== RAW DATA ==
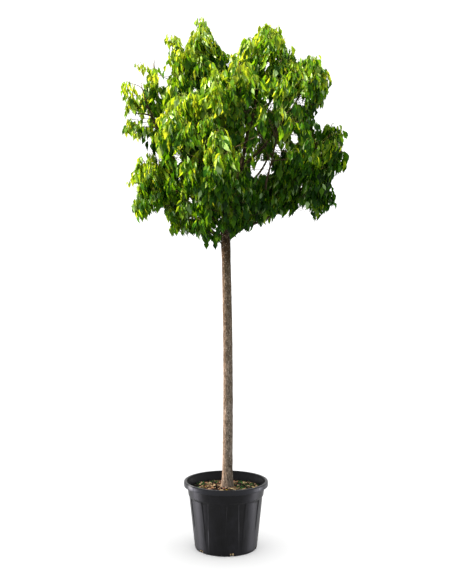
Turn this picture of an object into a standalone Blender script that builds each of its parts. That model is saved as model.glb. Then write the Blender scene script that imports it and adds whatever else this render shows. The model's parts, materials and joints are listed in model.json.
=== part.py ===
"""A box elder grown as a standard: pot, compost, trunk, boughs and masses of foliage.

Metres, +Z up. The origin is the centre of the pot's flat underside, and the front faces -Y.
The trunk and boughs are tapering limbs. Each mass of foliage keeps to a space of its own, an
ellipsoid cut off by a plane halfway to each neighbour, and fills it with twigs and leaves that
grow from one stem by a seeded rule.
"""

import math
import random
from itertools import pairwise
from typing import NamedTuple

import bmesh
import bpy
from mathutils import Matrix, Vector
from mathutils.bvhtree import BVHTree

UP = Vector((0, 0, 1))
GOLDEN_ANGLE = 2.4
SEAT_GAP = 0.0003
SHARP_EDGE = math.radians(35)

# The pot: a moulded nursery container with recessed channels down its side
POT_HEIGHT = 0.358
POT_LIP_RADIUS = 0.225
POT_LIP_HEIGHT = 0.026
POT_LIP_WALL = 0.0045
POT_OPENING_RADIUS = 0.209
POT_BAND_FOOT = 0.285
POT_BAND_FOOT_RADIUS = 0.201
POT_BAND_TOP_RADIUS = 0.207
POT_BODY_TOP_RADIUS = 0.197
POT_BODY_FOOT_RADIUS = 0.1675
POT_BODY_FOOT = 0.014
POT_UNDERSIDE_RADIUS = 0.158
POT_LIP_ROUND = 0.005
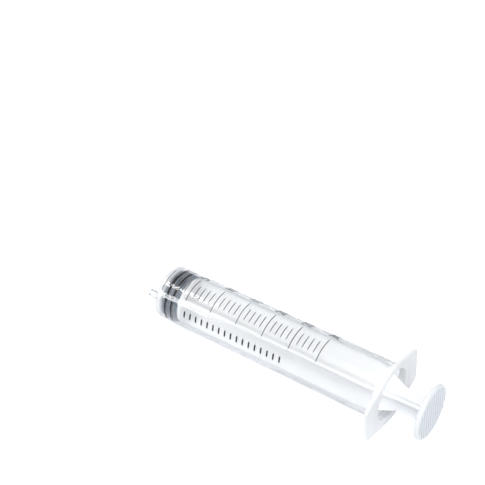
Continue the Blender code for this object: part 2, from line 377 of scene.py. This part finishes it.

== REQUIRED TASK ==
Every entry should be output exactly as written, please.

== THE RESULT ==
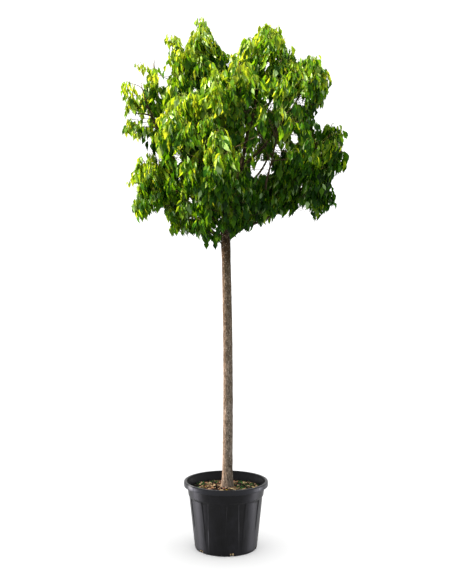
Turn this picture of an object into a standalone Blender script that builds each of its parts. That model is saved as model.glb. Then write the Blender scene script that imports it and adds whatever else this render shows. The model's parts, materials and joints are listed in model.json.
=== part.py ===
"""A box elder grown as a standard: pot, compost, trunk, boughs and masses of foliage.

Metres, +Z up. The origin is the centre of the pot's flat underside, and the front faces -Y.
The trunk and boughs are tapering limbs. Each mass of foliage keeps to a space of its own, an
ellipsoid cut off by a plane halfway to each neighbour, and fills it with twigs and leaves that
grow from one stem by a seeded rule.
"""

import math
import random
from itertools import pairwise
from typing import NamedTuple

import bmesh
import bpy
from mathutils import Matrix, Vector
from mathutils.bvhtree import BVHTree

UP = Vector((0, 0, 1))
GOLDEN_ANGLE = 2.4
SEAT_GAP = 0.0003
SHARP_EDGE = math.radians(35)

# The pot: a moulded nursery container with recessed channels down its side
POT_HEIGHT = 0.358
POT_LIP_RADIUS = 0.225
POT_LIP_HEIGHT = 0.026
POT_LIP_WALL = 0.0045
POT_OPENING_RADIUS = 0.209
POT_BAND_FOOT = 0.285
POT_BAND_FOOT_RADIUS = 0.201
POT_BAND_TOP_RADIUS = 0.207
POT_BODY_TOP_RADIUS = 0.197
POT_BODY_FOOT_RADIUS = 0.1675
POT_BODY_FOOT = 0.014
POT_UNDERSIDE_RADIUS = 0.158
POT_LIP_ROUND = 0.005
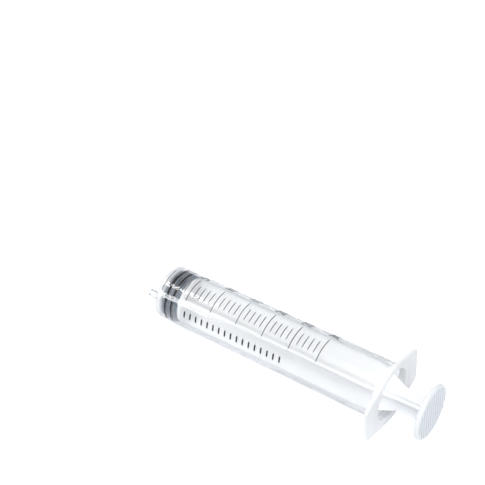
Continue the Blender code for this object: part 2, from line 377 of scene.py. This part finishes it.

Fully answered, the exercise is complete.